There has been so much emphasis lately on coding in the political sphere and while I appreciate the conversation that has risen from such debates, I am so frustrated that this has become yet another game of political football getting in the way of what really matters in education.
It became widespread when leader of the opposition, Bill Shorten MP gave his budget reply speech, declaring how important it is to teach coding in Australian schools. As a response, Prime Minister Tony Abbott stated that “unless kids are working, coding should not be taught” and since then social media has blown up with many sharing their thoughts- some more informed than others.
I think the problem is that both parties are holding on to only one aspect of what really is a much larger education ecosystem. When we talk about wanting students to learn to code what we’re talking about is giving our students and future generations the opportunity to participate in authentic learning opportunities and challenges that foster curiosity, persistence, innovation and creativity. As the world we live in has become increasingly digitised and automated it is unfair not to give our students these opportunities. As educators and as a society in general I believe it is important that we support the education community to give students the deep knowledge and skills for them to be able to become innovative and creative developers of digital solutions. This does not mean I want every child in Australia to become a computer scientist. It means I want every child in Australia to participate in real world learning experiences that expose them to effective ways of using and managing data, information and digital systems. Coding is just one part of this.
I have also noticed how many politicians, organisations and community groups jump on the ‘coding in education’ band wagon without consulting educators. When was the last time they actually explored the Australian Curriculum? If they did, then they may discover that computational thinking and coding is already in the Australian ‘Digital Technologies’ curriculum with early algorithmic concepts and thinking being introduced in a child’s first year of school. This new curriculum is expected to have full implementation in most states by the end of 2017. When looking at the curriculum it is important to note how the content descriptions that involve ‘coding’ are only a small fraction of a much larger curriculum.
The content descriptions below taken directly from the Australian ‘Digital Technologies’ curriculum demonstrate the progression of SOME of the process and production skills students are expected to learn from their first year of school until Year 10.

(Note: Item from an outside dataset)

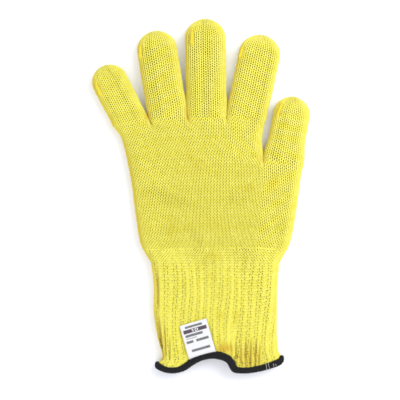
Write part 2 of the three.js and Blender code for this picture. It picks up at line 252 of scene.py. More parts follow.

- Follow, describe and represent a sequence of steps and decisions (algorithms) needed to solve simple problems
- Implement simple digital solutions as visual programs with algorithms involving branching (decisions) and user input
- Design, modify and follow simple algorithms represented diagrammatically and in English involving sequences of steps, branching, and iteration(repetition)
- Implement digital solutions as simple visual programs involving branching,iteration (repetition), and user input
- Design the user experience of a digital system, generating, evaluating and communicating alternative designs
- Design algorithms represented diagrammatically and in English, and trace algorithms to predict output for a given input and to identify errors
- Implement and modify programs with user interfaces involving branching,iteration and functions in a general-purpose programming language
- Design the user experience of a digital system, evaluating alternative designs against criteria including functionality, accessibility, usability, and aesthetics
- Design algorithms represented diagrammatically and in structured Englishand validate algorithms and programs through tracing and test cases
- Implement modular programs, applying selected algorithms and datastructures including using an object-oriented programming language
I suppose the point that I am trying to make is how about we stop arguing over whether or not coding should be taught in schools and let teachers just concentrate on doing it. The new curriculum is quite complex and will be very new for many teachers. How about instead of arguing and sprouting about coding in education, politicians and organisations focus their attention on supporting teachers to implement the new curriculum which will in turn enable students to participate in best opportunities and an education they deserve.
This is exactly what we are endeavouring to accomplish at Code the Future. We are working on creating authentic connections between the education and technology industries, placing volunteer developers in schools to work alongside teachers. This creates a partnership to support student learning and innovation in school hours, not just as an extra curricular activity.